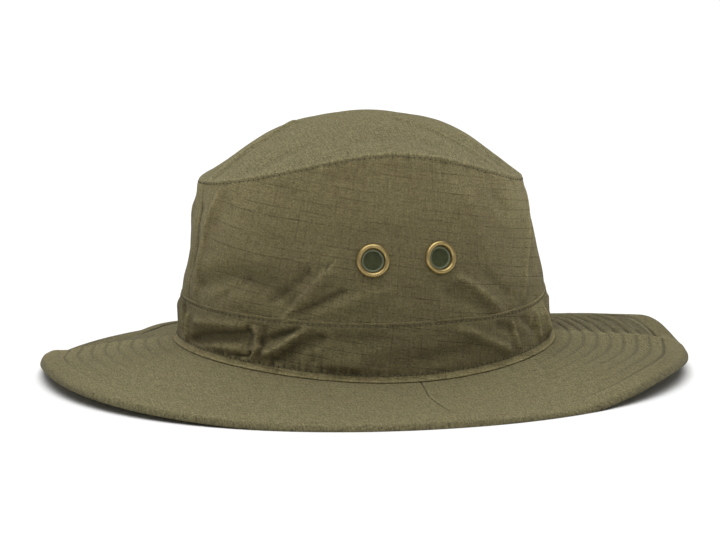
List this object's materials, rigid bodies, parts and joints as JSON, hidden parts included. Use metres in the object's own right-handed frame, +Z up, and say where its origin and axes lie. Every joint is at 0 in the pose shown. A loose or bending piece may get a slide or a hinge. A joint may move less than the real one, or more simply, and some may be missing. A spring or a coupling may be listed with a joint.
{
  "type": "boonie hat",
  "caption": "Wide-brimmed cloth boonie hat: oval domed crown, applied hat band, two-half stitched brim with stiffener, sweatband, and screened brass vent eyelets in both sides",
  "frame": {"origin": "Middle of the hat's footprint, on the flat surface that its brim rests on.", "axes": "+Z up; the front of the hat is towards -Y and its back towards +Y; +X is the wearer's left."},
  "size_m": [0.3165, 0.3505, 0.1394],
  "materials": {
    "olive_ripstop": "matte ripstop cloth",
    "olive_canvas": "matte plain cloth",
    "interlining": "matte, unseen inside the brim",
    "sweatband_twill": "matte twill",
    "seam_tape": "matte tape",
    "label": "woven, blank",
    "antique_brass": "aged satin",
    "green_mesh": "dark painted wire mesh"
  },
  "bodies": {
    "root": {"back_seam_tape": "seam_tape", "brim_lower_back": "olive_canvas", "brim_lower_front": "olive_canvas", "brim_stiffener_back": "interlining", "brim_stiffener_front": "interlining", "brim_upper_back": "olive_canvas", "brim_upper_front": "olive_canvas", "crown_seam_tape": "seam_tape", "crown_top": "olive_canvas", "eyelet_left_back": "antique_brass", "eyelet_left_front": "antique_brass", "eyelet_right_back": "antique_brass", "eyelet_right_front": "antique_brass", "front_seam_tape": "seam_tape", "hat_band": "olive_ripstop", "side_wall_left": "olive_ripstop", "side_wall_right": "olive_ripstop", "size_label": "label", "sweatband": "sweatband_twill", "vent_screen_left_back": "green_mesh", "vent_screen_left_front": "green_mesh", "vent_screen_right_back": "green_mesh", "vent_screen_right_front": "green_mesh", "washer_left_back": "antique_brass", "washer_left_front": "antique_brass", "washer_right_back": "antique_brass", "washer_right_front": "antique_brass"}
  },
  "joints": []
}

> [TASK INSTRUCTIONS]:
Repeat the data precisely, line by line.

> [EXERCISE OUTPUT]:
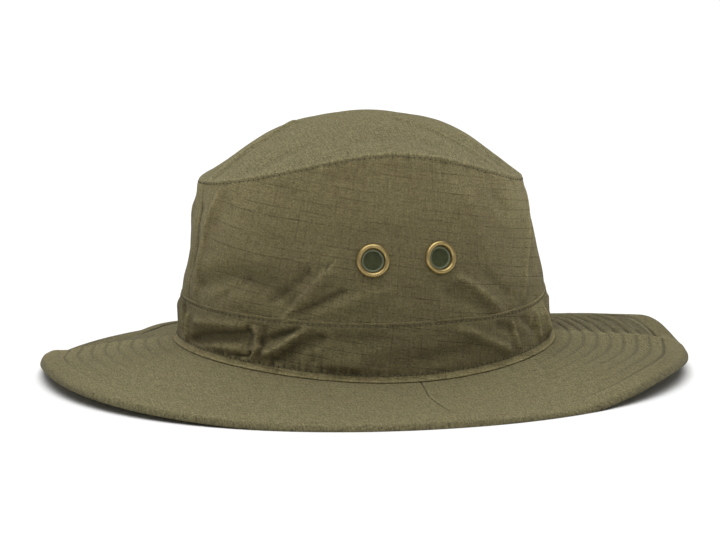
List this object's materials, rigid bodies, parts and joints as JSON, hidden parts included. Use metres in the object's own right-handed frame, +Z up, and say where its origin and axes lie. Every joint is at 0 in the pose shown. A loose or bending piece may get a slide or a hinge. A joint may move less than the real one, or more simply, and some may be missing. A spring or a coupling may be listed with a joint.
{
  "type": "boonie hat",
  "caption": "Wide-brimmed cloth boonie hat: oval domed crown, applied hat band, two-half stitched brim with stiffener, sweatband, and screened brass vent eyelets in both sides",
  "frame": {"origin": "Middle of the hat's footprint, on the flat surface that its brim rests on.", "axes": "+Z up; the front of the hat is towards -Y and its back towards +Y; +X is the wearer's left."},
  "size_m": [0.3165, 0.3505, 0.1394],
  "materials": {
    "olive_ripstop": "matte ripstop cloth",
    "olive_canvas": "matte plain cloth",
    "interlining": "matte, unseen inside the brim",
    "sweatband_twill": "matte twill",
    "seam_tape": "matte tape",
    "label": "woven, blank",
    "antique_brass": "aged satin",
    "green_mesh": "dark painted wire mesh"
  },
  "bodies": {
    "root": {"back_seam_tape": "seam_tape", "brim_lower_back": "olive_canvas", "brim_lower_front": "olive_canvas", "brim_stiffener_back": "interlining", "brim_stiffener_front": "interlining", "brim_upper_back": "olive_canvas", "brim_upper_front": "olive_canvas", "crown_seam_tape": "seam_tape", "crown_top": "olive_canvas", "eyelet_left_back": "antique_brass", "eyelet_left_front": "antique_brass", "eyelet_right_back": "antique_brass", "eyelet_right_front": "antique_brass", "front_seam_tape": "seam_tape", "hat_band": "olive_ripstop", "side_wall_left": "olive_ripstop", "side_wall_right": "olive_ripstop", "size_label": "label", "sweatband": "sweatband_twill", "vent_screen_left_back": "green_mesh", "vent_screen_left_front": "green_mesh", "vent_screen_right_back": "green_mesh", "vent_screen_right_front": "green_mesh", "washer_left_back": "antique_brass", "washer_left_front": "antique_brass", "washer_right_back": "antique_brass", "washer_right_front": "antique_brass"}
  },
  "joints": []
}